Thanks for the tip. I didn't realize that union all was faster. Still, is it bad to have 20 unions as in the situation I described?
 
are you going against 20 tables?

you could do 20 queries and assign the value to a variable

select @id =id from table1
select @name =name from table2
...
...
...


select @id as ID, @name as Name......

do both use whatever is faster

Denis The SQL Menace
SQL blog:
Personal Blog:
 
Generally speaking, guess which one is faster: simple concatenation (UNION ALL) or de-duping (UNION)?

------
[small]select stuff(stuff(replicate('<P> <B> ', 14), 109, 0, '<.'), 112, 0, '/')[/small]
[banghead]
 
> do you mean this:
> simple concatenation (UNION) or de-duping (UNION ALL)

UNION does de-duping, right?

------
[small]select stuff(stuff(replicate('<P> <B> ', 14), 109, 0, '<.'), 112, 0, '/')[/small]
[banghead]
 
>>UNION does de-duping, right?
yes that's why i don't understand the question

is your question this?
which is faster

select distinct * from (
select * from table1
union all
select * from table2) z

versus

select * from table1
union
select * from table2

Is that what you are asking?

Denis The SQL Menace
SQL blog:
Personal Blog:
 
Ok, Here is a sample of the query I am doing...only it is way longer

(SELECT Col1,Col2,
IF(ColA = 0,NULL,((ColA - ColA1 )) as diff
FROM Table1)
UNION ALL
(SELECT Col1,Col2,
IF(ColB = 0,NULL,((ColB - ColB1 )) as diff
FROM Table1))
UNION ALL
(SELECT Col1,Col2,
IF(ColC = 0,NULL,((ColC - ColC1 )) as diff
FROM Table1))
UNION ALL
(SELECT Col1,Col2,
IF(ColD = 0,NULL,((ColD - ColD1 )) as diff
FROM Table1))
 
> Is that what you are asking?

I asked rudy why he thinks union all is much faster than union only in certain cases. UNION ALL is definitely simpler inside.

> Ok, Here is a sample of the query I am doing...only it is way longer

IF?

------
[small]select stuff(stuff(replicate('<P> <B> ', 14), 109, 0, '<.'), 112, 0, '/')[/small]
[banghead]
 
yes that's why i don't understand the question
i think perhaps vongrunt's question is the same as mine :)


sure, walking from new york to boston is faster than walking from new york to san diego

similarly, UNION ALL is faster than UNION, except it's totally wrong if you wanted to end up in san diego, er, i mean, if you wanted duplicates removed

r937.com | rudy.ca
 
I'm using mySQL. Stupid me...I use both SQL Server and MySQL but mostly message this board for SQL related issues because it has more activity. Just change the IF statement to a CASE WHEN one. I basically just wanted to show that my unions were all on the same table and only looking at slightly different things.
 
what about something like this??

Code:
declare @val1 decimal(12,3),@val2 decimal(12,3),@val3 decimal(12,3) ....
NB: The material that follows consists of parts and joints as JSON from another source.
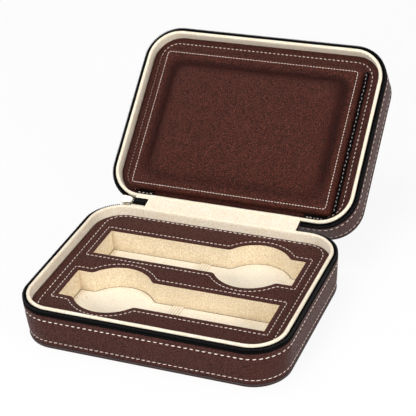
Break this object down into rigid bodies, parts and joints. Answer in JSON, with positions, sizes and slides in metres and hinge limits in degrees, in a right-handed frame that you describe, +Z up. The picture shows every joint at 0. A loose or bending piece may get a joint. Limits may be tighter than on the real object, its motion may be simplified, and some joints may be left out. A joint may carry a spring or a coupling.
{
  "type": "watch travel case",
  "caption": "Zipped hinged-lid travel case with a padded lid and a tray with watch-shaped wells, drawn open.",
  "frame": {"origin": "centre of the flat underside of the base", "axes": "+X to the right seen from the front, +Y towards the hinge, +Z up"},
  "size_m": [0.1998, 0.2903, 0.1273],
  "materials": {
    "leatherette": "satin",
    "panel_leatherette": "satin",
    "suede_lining": "matte",
    "velvet": "matte",
    "elastic": "matte",
    "zip_tape": "matte",
    "zip_coil": "satin",
    "piping": "satin",
    "greyboard": "matte",
    "lid_board": "matte",
    "foam": "matte",
    "nickel": "polished"
  },
  "bodies": {
    "base": {"base_bottom_cover": "panel_leatherette", "base_bottom_board": "greyboard", "base_piping": "piping", "base_wall_cover": "leatherette", "base_wall_board": "greyboard", "base_wall_lining": "suede_lining", "base_zip_tape": "zip_tape", "base_zip_coil": "zip_coil", "insert_foam": "foam", "tray_board": "greyboard", "tray_cover": "leatherette", "front_well_wall": "velvet", "back_well_wall": "velvet", "front_well_floor": "suede_lining", "back_well_floor": "suede_lining", "front_strap_band": "elastic", "back_strap_band": "elastic", "hinge_spine": "leatherette", "hinge_gusset": "suede_lining", "zip_end_tape": "zip_tape"},
    "lid": {"lid_top_cover": "panel_leatherette", "lid_top_board": "lid_board", "lid_piping": "piping", "lid_wall_cover": "leatherette", "lid_wall_board": "lid_board", "lid_wall_lining": "suede_lining", "lid_zip_tape": "zip_tape", "lid_zip_coil": "zip_coil", "lid_spacer": "foam", "lid_liner_board": "lid_board", "lid_liner_cover": "leatherette", "lid_pad_foam": "foam", "lid_pad_cover": "leatherette", "pad_side_gusset": "zip_tape"},
    "slider": {"zip_slider": "nickel"},
    "pull": {"zip_pull": "nickel"}
  },
  "joints": [
    {"name": "lid_hinge", "type": "hinge", "parent": "base", "child": "lid", "pos_m": [0, 0.077, 0.0327], "axis": [1, 0, 0], "range_deg": [0, 140.6], "deforming": ["hinge_spine", "hinge_gusset", "zip_end_tape"]},
    {"name": "slider_tilt", "type": "hinge", "parent": "base", "child": "slider", "pos_m": [0, 0.077, 0.0327], "axis": [1, 0, 0], "range_deg": [0, 70.3]},
    {"name": "pull_swing", "type": "hinge", "parent": "slider", "child": "pull", "pos_m": [-0.07825, 0.0784, 0.03028], "axis": [0, 0.9415, 0.3371], "range_deg": [-50, 80]}
  ],
  "couplings": [
    {"joint": "slider_tilt", "follows": "lid_hinge", "ratio": 0.5}
  ]
}
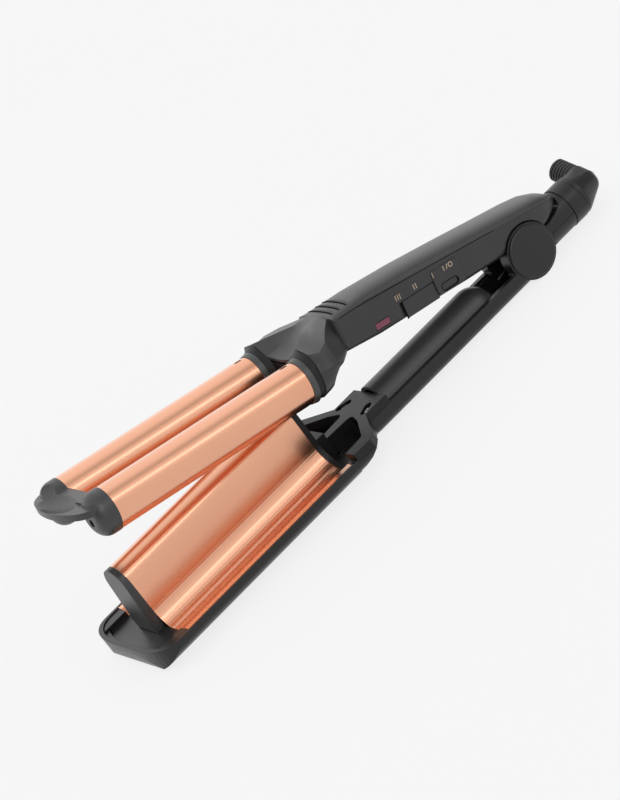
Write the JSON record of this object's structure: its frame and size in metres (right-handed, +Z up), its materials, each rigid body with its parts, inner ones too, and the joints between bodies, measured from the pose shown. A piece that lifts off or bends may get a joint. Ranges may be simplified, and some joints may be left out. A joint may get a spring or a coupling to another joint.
{
  "type": "hair waver",
  "caption": "Hinged hair waver: round heated barrels over a tall blade barrel with troughs, sprung handle, slider, power button and swivel cord relief.",
  "frame": {"origin": "centre of the whole object's footprint, on the plane it lies on", "axes": "+X towards the barrel tips along the lower arm, +Y to the side with the controls, +Z up"},
  "size_m": [0.3712, 0.0828, 0.0959],
  "materials": {
    "barrel_metal": "satin rose-gold coating",
    "shell_grey": "satin charcoal",
    "shell_dark": "satin dark charcoal",
    "trim_grey": "satin grey",
    "collar_grey": "satin grey",
    "inner_black": "matte black",
    "steel": "bright steel",
    "heat_block": "as drawn",
    "ceramic": "unglazed ceramic",
    "board_green": "solder-masked board",
    "lead_red": "sleeved wire",
    "lamp_red": "moulded lamp",
    "window_red": "tinted window",
    "mark_gold": "printed marks",
    "relief_rubber": "soft black"
  },
  "bodies": {
    "lower_arm": {"lower_plate": "barrel_metal", "blade_front_cap": "shell_grey", "plate_end": "inner_black", "lower_base": "shell_dark", "tip_insert": "shell_dark", "lower_bracket": "inner_black", "bracket_screws": "steel", "base_screws": "steel", "lower_heater": "ceramic", "lower_heater_frame": "heat_block", "thermostat": "ceramic", "lower_leads": "lead_red", "handle_shell": "shell_dark", "handle_cover": "shell_grey", "near_hub_cap": "trim_grey", "far_hub_cap": "trim_grey", "hinge_pin": "steel", "torsion_spring": "steel", "tail_collar": "shell_dark", "tail_cover": "shell_dark"},
    "upper_arm": {"upper_top_shell": "shell_grey", "upper_bottom_shell": "shell_dark", "barrel_mounts": "inner_black", "hinge_knuckle": "inner_black", "near_barrel": "barrel_metal", "far_barrel": "barrel_metal", "near_collar": "collar_grey", "far_collar": "collar_grey", "near_core": "heat_block", "far_core": "heat_block", "near_heater": "ceramic", "far_heater": "ceramic", "upper_tip": "shell_grey", "tip_screws": "steel", "control_board": "board_green", "slide_switch": "steel", "push_switch": "inner_black", "lamp": "lamp_red", "lamp_window": "window_red", "panel_marks": "mark_gold", "shell_screws": "steel", "thermal_fuse": "ceramic", "upper_leads": "lead_red"},
    "heat_slider": {"heat_slider": "shell_dark"},
    "power_button": {"power_button": "trim_grey"},
    "cord_swivel": {"swivel_head_near": "shell_dark", "swivel_head_far": "shell_dark", "swivel_stem": "trim_grey", "strain_relief": "relief_rubber"}
  },
  "joints": [
    {"name": "arm_hinge", "type": "hinge", "parent": "lower_arm", "child": "upper_arm", "pos_m": [-0.1204, 0, 0.0156], "axis": [0, 1, 0], "range_deg": [0, 7.4], "stiffness_Nm_per_rad": 1.6, "springref_deg": -25.78, "deforming": ["torsion_spring"]},
    {"name": "slider_slide", "type": "slide", "parent": "upper_arm", "child": "heat_slider", "axis": [0.9799, 0, 0.1994], "range_m": [-0.0018, 0.0018]},
    {"name": "button_press", "type": "slide", "parent": "upper_arm", "child": "power_button", "axis": [0, -1, 0], "range_m": [0, 0.0008], "stiffness_N_per_m": 900, "springref_m": -0.0008},
    {"name": "swivel_spin", "type": "hinge", "parent": "lower_arm", "child": "cord_swivel", "pos_m": [-0.1656, 0, 0.0138], "axis": [1, 0, 0], "continuous": true}
  ]
}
select @val1 = case when ColA =0 then null else ColA  - ColA1 end,
@val2 = case when ColB =0 then null else ColB  - ColB1 end,
@val3 = case when ColC =0 then null else ColC  - ColC1 end
.......
from Table1

then do a select with the variables

Denis The SQL Menace
SQL blog:
Personal Blog:
 
that would work except that I want to preform some aggregate functions on the resulting columns (I'm not returning a single row in each of the unioned select statments). Basically I will do some averages of diff, and some other stuff.

Its just that most of my SQL experience comes from school where they say stuff like joins/unions areexpensive...but they give not quantativve amount as to how expensive so I don't know if doing 20 is that big of a deal or not. I can't tell right now because my table is small but it ill eentually have millions of rows.
 
i would love to know which school teaches you that "stuff like joins/unions are expensive"

what do they teach you to do instead? read the table into memory and manipulate it with code? sheesh

in any case, with all the "diff" values you're calculating, why couldn't you calculate them when you store the rows? and why aren't you storing them into a normalized table?

r937.com | rudy.ca
 
Table 1 is actually a view that results in 20 columns of related data. It was normalized (mostly) before that. What I'm trying to do is convert 20 columns into rows. I can calculate the diff values when I store thte rows, but then I have 20 diff values. I still want to combine them all into 1 column so that I can preform aggregate functions on them.